I have curves where I know the curve prescription, but I don't know the parameters (let's say, for example, the curve prescription will be y = a*x^2+b*x+c), and there is some noise in these data.
I need to estimate the parameters a,b,c and the way I am currently doing it is through minimizing square error through fminsearch, but it sometimes has trouble fitting the curve properly (my real data are quite noisy and the curve has 6 parameters). So I wanted to try a different approach and Neural fitting looks quite promising, but I have never done anything with neural networks, so I wanted to ask, if it could be possible to use it for estimating the parameters of a curve (I have a lot of simulated data, where I know the parameters and it could be used for training). Also, in Neural network fitting app, as a input, should I use values of y as input and values of a,b,c as target?
Thank you

Bjorn Gustavsson on 6 Feb 2023
In any type of parameter fitting problem you're facing the curse of dimensionality in one form or the other, because the number of dimensions in your search-space increase with the number of parameters. To evaluate your error-function for all combinations of three values per parameter goes from 3 for 1 parameter, to 9 for 2 and 729 for 6 parameters. In addition the optimization will typically have a more complex shape of the error-function to search through, often with different regions of attraction to different local minima. Therefore the search becomes increasingly difficuly the larger number of parameters you fit. One additional stumbling-stone is if your parameters have one redundant parameter (or nearly redundant), for example a model-function of the form:
(only for illustrating purposes) where the coefficient for the linear term has a redundant parameter, this often makes the optimization waste time trying to find optimal values for these two parameters in vain.
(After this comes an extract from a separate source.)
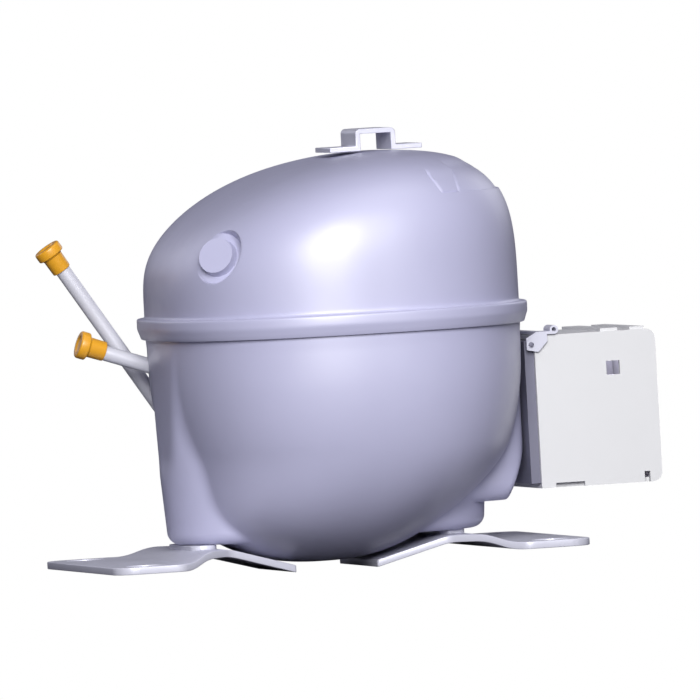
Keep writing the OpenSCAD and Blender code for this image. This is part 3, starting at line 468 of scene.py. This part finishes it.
def add_inside(bm):
    """The upper shell's inner skin, which bulges inwards behind the pocket."""
    to_world = pocket_frame()
    to_local = to_world.inverted()
    bulge_r, bulge_edge, depth = POCKET_R + SHELL_T, 3.0, 25.0
    rings = [wall_ring(LAP_GAP, SEAM_Z), wall_ring(LAP_GAP, RIM_Z + LAP_GAP),
             wall_ring(-SHELL_T, RIM_Z + LAP_GAP)] + dome_rings(-SHELL_T, 40)
    for ring in rings:
        for p in ring:
            local = to_local @ p
            rho = math.hypot(local.x, local.y)
            if rho < bulge_r + bulge_edge and abs(local.z) < depth:
                deep = min(local.z, -POCKET_DEPTH - SHELL_T)
                local.z = mix(local.z, deep, ease((bulge_r + bulge_edge - rho) / bulge_edge))
                p[:] = to_world @ local
    rings_to_bmesh(bm, rings, last_pole=dome_point(-SHELL_T, 0, 90))


# The label field on the right shoulder, drawn in the upright plane that faces LABEL_HEADING degrees
# left of the front: its points are (distance to the right, height).
LABEL_HEADING = 14.0
LABEL_CORNER, LABEL_TOP = Vector((58.4, 147.4)), Vector((51.6, 157.2))
LABEL_RIDGE = [Vector((57.6, 160.5)), Vector((63.2, 156.6)), Vector((65.6, 147.4))]
LABEL_DEPTH, LABEL_STEP, LABEL_EDGE, LABEL_GROOVE = 0.5, 0.5, 0.55, 1.0
SHOULDER_X, SHOULDER_Y, SHOULDER_FADE, FIELD_FADE, LINE_FADE = 32.0, -8.0, 14.0, 5.0, 3.0


def beyond(p, a, b):
    """How far p lies to the upper right of the line from a down to b."""
    along = (b - a).normalized()
    return (p - a).dot(Vector((-along.y, along.x)))


def label_edges(co):
    """How far a point lies inside the field's ledge and its left side, and past its ridge."""
    p = Vector((co.x * cosd(LABEL_HEADING) - co.y * sind(LABEL_HEADING), co.z))
    ridge = max(beyond(p, LABEL_RIDGE[0], LABEL_RIDGE[1]), beyond(p, LABEL_RIDGE[1], LABEL_RIDGE[2]))
    return p.y - LABEL_CORNER.y, beyond(p, LABEL_TOP, LABEL_CORNER), ridge


def on_shoulder(co):
    return co.x > SHOULDER_X and co.y < SHOULDER_Y and co.z > LABEL_CORNER.y - 3


def cut_along(bm, a, b):
    """Cuts the shoulder's faces along the line from a down to b, and at both sides of its groove."""
    along = (b - a).normalized()
    across = Vector((cosd(LABEL_HEADING), -sind(LABEL_HEADING), 0))
    inwards = across * -along.y + Vector((0, 0, along.x))
    for step in (-LABEL_EDGE, 0, LABEL_EDGE):
        faces = [f for f in bm.faces if all(on_shoulder(v.co) for v in f.verts)]
        edges = {e for f in faces for e in f.edges}
        verts = {v for f in faces for v in f.verts}
        start = across * a.x + Vector((0, 0, a.y)) + inwards * step
        bmesh.ops.bisect_plane(bm, geom=list(verts) + list(edges) + faces, plane_co=start, plane_no=inwards)


def line_share(distance):
    """1 on a groove's line and 0 at its sides."""
    return max(0.0, 1 - abs(distance) / LABEL_EDGE)


def press_label_field(bm):
    """Sinks the field into the dome, its part past the ridge further, with a groove along each line."""
    level = Vector((1, 0))
    lines = [(LABEL_CORNER, LABEL_CORNER + level), (LABEL_TOP, LABEL_CORNER),
             LABEL_RIDGE[:2], LABEL_RIDGE[1:]]
    for a, b in lines:
        cut_along(bm, a, b)
    for v in [v for v in bm.verts if on_shoulder(v.co)]:
        ledge, left, ridge = label_edges(v.co)
        below_top, below_ridge = LABEL_TOP.y - v.co.z, LABEL_RIDGE[0].y - v.co.z
        first = ease(left / LABEL_EDGE) * ease(below_top / FIELD_FADE)
        second = ease(ridge / LABEL_EDGE) * ease(below_ridge / LINE_FADE)
        inside = ease(1 + ledge / LABEL_EDGE)
        grooves = (line_share(left) * inside * ease(below_top / LINE_FADE),
                   line_share(ridge) * inside * ease(below_ridge / LINE_FADE),
                   line_share(ledge) * ease(1 + left / LABEL_EDGE))
        depth = LABEL_DEPTH * max(first, second) + LABEL_STEP * second
        depth = depth * ease(ledge / LABEL_EDGE) + LABEL_GROOVE * max(grooves)
        depth *= ease((SHOULDER_Y - v.co.y) / SHOULDER_FADE)
        if depth > 0:
            v.co -= dome_normal(v.co) * depth


def make_upper_shell():
    bm = bmesh.new()
    skirt = [wall_ring(off, SEAM_Z + h) for off, h in SKIRT]
    rings_to_bmesh(bm, skirt + dome_rings(0, 110), last_pole=dome_point(0, 0, 90))
    bmesh.ops.remove_doubles(bm, verts=bm.verts, dist=MERGE)
    seam = {e for e in bm.edges if e.is_boundary}
    press_label_field(bm)
    add_pocket(bm, seam)
    add_inside(bm)
    return finished_mesh("upper_shell_drawn", bm, FINISHES["shell_paint"], sharp=40)


# ---------- pressed feet ----------
PLATFORM_OUT, PLATFORM_RUN = MOTOR_X + LOBE_GAP + 21, 12.0
PLATFORM_IN = PLATFORM_OUT - PLATFORM_RUN
TONGUE_X, TONGUE_Y, TONGUE_DROP, PLATFORM_Y = 17.0, 31.0, 4.6, 38.0
WELD_PAD_H, WELD_PAD_X, WELD_PAD_Y, WELD_PAD_R, SINK = 1.6, 11.0, 44.0, 5.0, 0.4
PLATFORM_Z = LOBE_Z - WELD_PAD_H
PAD_X, PAD_FOLD = FOOT_X - 28, 5.0
BEND, FOOT_EDGE, PAD_EDGE, FOOT_STEP = 3.5, 0.35, 0.3, 1.25


def foot_height(x):
    """Height of a foot's underside over x, with every fold rounded."""
    knots = [(TONGUE_X, -TONGUE_DROP), (PLATFORM_IN, PLATFORM_Z - PLATE_T),
             (PLATFORM_OUT, PLATFORM_Z - PLATE_T), (PAD_X - PAD_FOLD, 0.0), (FOOT_X, 0.0)]
    slopes = [(b[1] - a[1]) / (b[0] - a[0]) for a, b in zip(knots, knots[1:])]
    z = knots[0][1] + slopes[0] * (x - knots[0][0])
    for (knot_x, _), before, after in zip(knots[1:], slopes, slopes[1:]):
        past = min(max(x - knot_x + BEND, 0.0), 2 * BEND)
        z += (after - before) * (past * past / (4 * BEND) + max(0.0, x - knot_x - BEND))
    return z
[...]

Trying to solve these types of issues by turning to a neural network appears to me to be turning to one "more general black-box" machine instead of the black-box machines designed to solve these types of problems, that seems the wrong way to go.
My suggestion is instead that you should try to use a more considered aproach to the fitting:
1, make sure your parameters are truly non-redundant. (this is a pratfall that stumped me a couple of times before I realized I couldn't be that lazy).
2, Try to constrain the search-space, positivity-constraints, range of any of the parameters, anything that helps reducing the parameter-space should help. If you don't have the optimization toolbox you can still use:
fminsearchbnd or minimize from the file exchange to do constrained optimizations.
3, try to turn to lsqnonlin instead of fminsearch, it often is more efficient. The only thing you need to change is to convert your error-function from returning the sum of squared residuals to a residual-function returning the individual residuals.
4, Definitely try multi-start optimization, this to avoid getting trapped in a local minima.
HTH
Jakub Lukes on 6 Feb 2023
Ok, thank you for your suggestion.
As for point 1) I am pretty sure, that none of the parameters, which I am trying to fit is redundant.
2) I already do this to some extent, but I will look at it more deeply.
3) Ok, I will try it, maybe it will give better results.
4) I have already implemented multi-start optimization.
Bjorn Gustavsson on 7 Feb 2023
On point 1: some times I've had problems where one or a few parameters have been "nearly redundant" or marginally possible to estimate. For example fitting a 2-sided Gaussian with different widths, where the the two widths and x0 makes the difference in widths close to redundant in some cases. For such cases I've had use of stepwise sub-space fitting - first a normal Gaussian, then using those parameters as initial guess for the 2-sided Gaussian fit that could be more sensibly constrained. Maybe this situation applies to your case.